И самое главное — тут Альпы уж совсем близко, их почтительно рассматриваешь, глядя снизу вверх.
Гуляя по тамошним лесам, заглядывая в деревеньки, я как-то остановился у приметного темного обтесанного камня — большого, в человеческий рост. Всмотрелся… На камне — барельеф со страшно знакомой угловатой каской и штык-ножом, и двумя как бы мальтийскими крестами: один — здоровенный, другой — поменьше. Что ж это такое? Я подошел еще ближе и прочел: «Община Grainbach — павшим героям. 19141918». О как… Странно думать, что кому-то те немецкие солдаты, в сегодняшних терминах — военные преступники, агрессоры, убивавшие нас, — кажутся героями. Еще удивительней то, что немцы, оказывается, открыто об этом говорят. И выбивают эти слова в камне, и отливают их в металле. Гм. Еще мощней оказалась надпись на большом кресте: «В память о героях». Мощней — оттого, что тут же выбиты годы, в которые герои оставляли о себе память: «1939–1945». Похоже, тут, в немецкой глубинке, в стороне от модных туристских маршрутов, где все — свои и нет смысла притворяться и валять дурака, — местные решили позволить себе говорить, что думают. Нравится нам это или нет.

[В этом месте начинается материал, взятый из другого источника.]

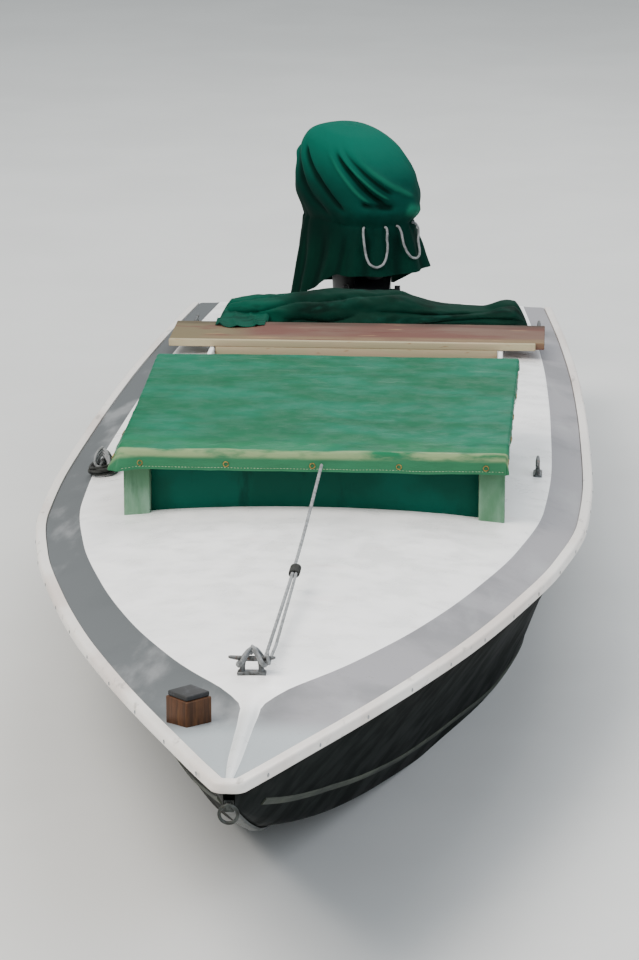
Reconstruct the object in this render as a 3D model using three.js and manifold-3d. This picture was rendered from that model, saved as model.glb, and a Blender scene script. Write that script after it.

В ГДР ветеранам той большой войны, само собой, не позволяли вот так говорить о своем героизме, а разрешалось им только посыпать головы пеплом. Кстати, именно там, в Восточной Германии, про фашистов вспоминают с куда большей теплотой, чем на западе страны. Ну и?… Я не знаю, что «и». Но меня это задело. Слегка. Можно спросить: а отчего это я так нейтрально отнесся к немецкой памяти о героях Второй мировой? Честно скажу: не знаю. Может, оттого, что дальше слов у них это дело сейчас не идет? И интонация, с которой сказаны эти их слова, очень спокойна и ни к чему не обязывает? А может, и другие какие причины можно найти, если задуматься, покопаться в этом…
Меня же там больше впечатлило, раздосадовало все-таки другое. То, что на коротком этом отрезке дороги, всего-то пять километров, я насчитал 11 распятий! Деревянных, в человеческий рост и выше. Они тут и там стоят на этих проселках и тропинках, с интервалом примерно так в полкилометра. Кресты эти с Иисусом — бесхитростные, наивные, самодельные, простые такие, уж точно им далеко до художественной ценности. Куда там… Какие-то неизвестные крестьяне изготовили эти распятия и поставили их на виду. Вроде ж простые люди, деревенские — а откуда такая глубина? Что же это за вызов? Вызов кому? Message наверх? Шибает по мозгам! С чем это сравнить? Что может похожим манером пронзить путника на русском проселке? Поди знай. Ну не облезлая же статуя Ленина?